According to Dr Smriti Naswa Singh, consultant dermatologist and fellow paediatric dermatology, Fortis Hospital, Mulund, Mumbai, friction between skin and a wearable, adhesive item can cause lesions on the skin that may develop into vitiligo. She says friction can occur due to wearing rubber or plastic footwear, rings, wristwatches and earring tops. When these items are in prolonged contact with the skin, the friction can act as a trigger point for vitiligo.
“The area where you tie your sari over the years can become another chronic friction area and people can get white patches even if they do not have vitiligo. If you have vitiligo, you’re more likely to get it there,” says Dr Naswa.
Early diagnosis, treatment is key
Dr Abraham stresses the importance of early diagnosis and prompt treatment of the condition. “Most of the time the problem worsens because people try out non-scientific methods of treatment. By the time they come to a qualified doctor, it is already widespread and totally out of control,” he says.

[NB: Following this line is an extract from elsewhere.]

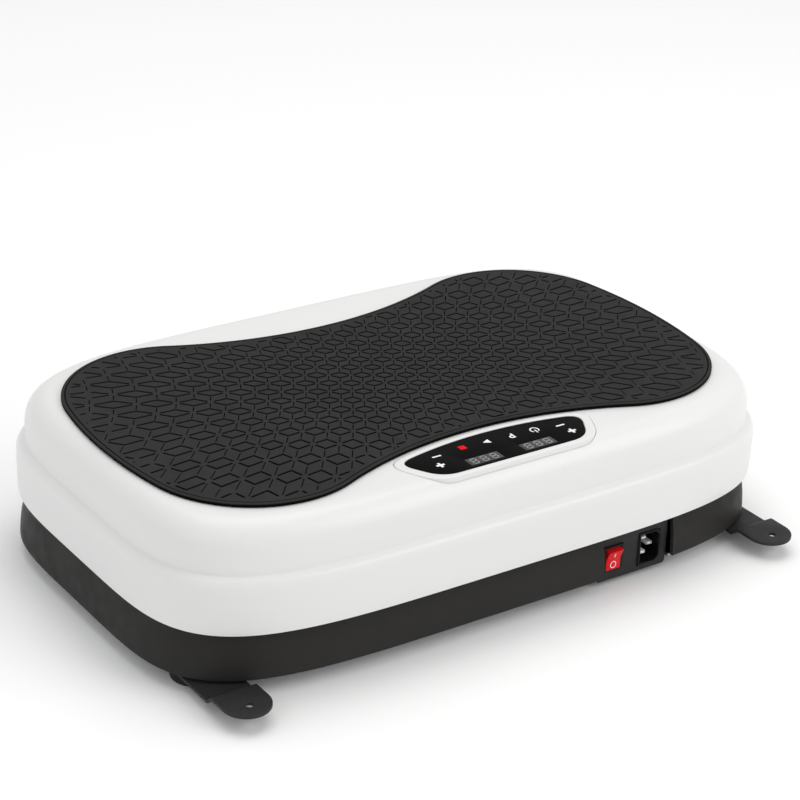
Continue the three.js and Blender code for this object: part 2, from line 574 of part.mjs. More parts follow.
/** Rod from the eccentric up to the platform; its lower eye is left roomy. */
function addRod() {
  const [eyeR, bigR, smallR] = [20.5, 26.5, 9];
  const lean = Math.asin((bigR - smallR) / (WRIST_Z - DRIVE_Z));
  const rod = new THREE.Shape();
  rod.absarc(CRANK_X, DRIVE_Z, bigR, Math.PI - lean, 2 * Math.PI + lean, false);
  rod.absarc(CRANK_X, WRIST_Z, smallR, lean, Math.PI - lean, false);
  rod.holes = [hole(CRANK_X, DRIVE_Z, eyeR), hole(CRANK_X, WRIST_Z, 5 + GAP)];
  add('connecting_rod', thickAlongY(rod, -5, 5, 12), CAST_IRON);
}

function addBelt() {
  const thick = 3;
  const belt = beltLoop(MOTOR_PULLEY_R + GAP + thick, DRIVEN_PULLEY_R + GAP + thick);
  belt.holes = [new THREE.Path(beltLoop(MOTOR_PULLEY_R + GAP, DRIVEN_PULLEY_R + GAP).getPoints(12))];
  add('drive_belt', thickAlongY(belt, BELT_Y - BELT_WIDTH / 2, BELT_Y + BELT_WIDTH / 2, 12), BLACK_PLASTIC);
}

// ---- buffers and control board ------------------------------------------------------------------
function addBuffers() {
  const postTop = FRAME.top - FRAME.thick - FRAME.ribDepth - 23.9;
  const bufferTop = FRAME.top - FRAME.thick - FRAME.ribDepth - 3.7;
  for (const [end, x] of [['left', -182], ['right', 182]]) {
    for (const [side, y] of [['front', -FRAME.ribY], ['rear', FRAME.ribY]]) {
      const stand = turned([
        [0, FLOOR_Z], [20, FLOOR_Z], [20, FLOOR_Z + 3], [11, FLOOR_Z + 3], [11, postTop], [0, postTop],
      ], 16);
      add(`buffer_post_${side}_${end}`, stand.translate(x, y, 0), ZINC_STEEL);
      const rubber = turned([
        [0, postTop + GAP], [14, postTop + GAP], [12.5, postTop + 8], [14, postTop + 16],
        [9, bufferTop], [0, bufferTop],
      ], 16);
      add(`rubber_buffer_${side}_${end}`, rubber.translate(x, y, 0), FOOT_RUBBER);
    }
  }
}

function addControlBoard() {
  const [x0, y0, x1, y1] = [-44, -58, 62, 34];
  const sheetZ = FLOOR_Z + 8;
  const corners = [[x0 + 5, y0 + 5], [x1 - 5, y0 + 5], [x0 + 5, y1 - 5], [x1 - 5, y1 - 5]];
  const board = join(
    box([x0, y0, sheetZ], [x1, y1, sheetZ + 1.6]),
    ...corners.map(([x, y]) => post(x, y, 3, FLOOR_Z, sheetZ + 0.5, 8)),
    post(-26, -38, 9, sheetZ + 1, sheetZ + 26),
    box([-4, -50, sheetZ + 1], [24, -22, sheetZ + 20]),
    box([30, -44, sheetZ + 1], [50, -28, sheetZ + 14]),
    ...[0, 1, 2, 3].map((i) => box([-30 + i * 8, 0, sheetZ + 1], [-27 + i * 8, 24, sheetZ + 18])),
  );
  add('control_board', board, BOARD_GREEN);
}

addShellAndMat();
addConsole();
addPan();
addSkirt();
addPowerPanel();
addInlet();
addSwitch();
addFeet();
addTabs();
addPivot();
addPlatformFrame();
addMotor();
addCrank();
addRod();
addBelt();
addBuffers();
addControlBoard();

export default group;
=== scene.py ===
"""Looks of a vibration plate: a rocking white platform with a rubber mat on a black base.

Sizes are in millimetres in the machine's own frame: x along its length, y across it with the
control panel at the low side, and z up from the floor. Sketch turns them into metres.
"""

import logging
import math
from dataclasses import dataclass, field
from enum import Enum
from typing import Callable, Iterable, Sequence

import bmesh
import bpy
from mathutils import Matrix, Vector
from mathutils.geometry import delaunay_2d_cdt


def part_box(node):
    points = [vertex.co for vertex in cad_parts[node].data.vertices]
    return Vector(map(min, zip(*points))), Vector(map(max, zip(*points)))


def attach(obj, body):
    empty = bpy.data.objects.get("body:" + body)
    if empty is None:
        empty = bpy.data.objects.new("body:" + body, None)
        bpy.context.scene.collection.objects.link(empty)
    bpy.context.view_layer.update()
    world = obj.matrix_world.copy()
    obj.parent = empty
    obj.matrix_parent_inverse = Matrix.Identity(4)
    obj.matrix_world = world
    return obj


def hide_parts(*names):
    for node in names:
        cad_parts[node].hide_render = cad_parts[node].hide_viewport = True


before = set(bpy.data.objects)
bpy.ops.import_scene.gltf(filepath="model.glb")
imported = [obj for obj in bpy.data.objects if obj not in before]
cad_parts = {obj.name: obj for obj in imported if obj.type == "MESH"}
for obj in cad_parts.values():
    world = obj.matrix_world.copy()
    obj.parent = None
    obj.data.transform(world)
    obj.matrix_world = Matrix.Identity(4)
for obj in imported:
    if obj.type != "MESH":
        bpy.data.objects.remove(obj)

Point2 = tuple[float, float]
Point3 = tuple[float, float, float]
Colour = tuple[float, float, float]
Socket = bpy.types.NodeSocket
Piece = bpy.types.Object
Marks = list[tuple[list[Point2], list[list[Point2]]]]

LOG = logging.getLogger("vibration_plate")
MM = 0.001
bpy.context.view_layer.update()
SKIRT_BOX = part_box("base_skirt")
MIDDLE_Y = (SKIRT_BOX[0].y + SKIRT_BOX[1].y) / 2

CLOUD_SIZE = 0.055
PATCH_SIZE = 0.012
RUB_SIZE = 0.004
# Share of the colour left where painted shade is full, in the mat's grooves and on its side wall.
PAINTED_SHADE_BRIGHTNESS = 0.05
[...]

Dr Naswa says that the complexity of the treatment increases with the delay in diagnosis. “When someone starts with a localised single patch of vitiligo, it can be treated with creams, ointments,” she says. “If it goes on to multiple patches, tablets and other measures like phototherapy and surgery options are suggested. So, it’s always better to treat early because we teach them how to control the spread. If there is a single patch and the medical treatment has failed, we have phototherapies wherein we give UV therapy. This is especially helpful during monsoons, in the absence of sunlight.”
Dr Abraham says certain medicines that correct the autoimmune process and allow the skin to get pigmented again are also administered. “There are also surgical procedures that include melanocyte transfer, the transfer of the cells which produce pigment,” says Dr Abraham.
Busting vitiligo myths
Several myths float around about vitiligo — ranging from the nature of the disease to its treatment. Dr Naswa says that the stigma associated with vitiligo largely arises from its patches resembling leprosy, a contagious disease that was previously incurable and led to a disfigurement of the hand and feet. Vitiligo being called safed kushtarog (white leprosy) in some parts of the country adds to this misconception.
“Many people believe that if you have fish and curd together, it causes vitiligo. There is also a myth that people with vitiligo should avoid sour food. There is no scientific proof to support either of these dietary connections to vitiligo,” says Dr Abraham.
Dr Tulpule recounts her experience of receiving unscientific advice like applying the soil of tulsi Vrindavan (holy basil), ground whetstone (a fine-grained stone), plant roots to cure the patches. “These measures are not only futile but can also act as roadblocks to attaining the right treatment,” she says. ‘Vrindavan’ here refers to a cuboid stone or brick structure raised in the middle of a house’s courtyard or in front of the house.
Mental health matters
The stigma associated with vitiligo can lead to psychosocial issues like low self-esteem, depression and anxiety. Dr Naswa points out that mental stress can trigger newer patches. Counselling can help the person and their families ease the psychological burden of the condition. “Most doctors have a separate session to counsel the patients and help them understand the disease and deal with the social issues related to the disease,” says Dr Abraham.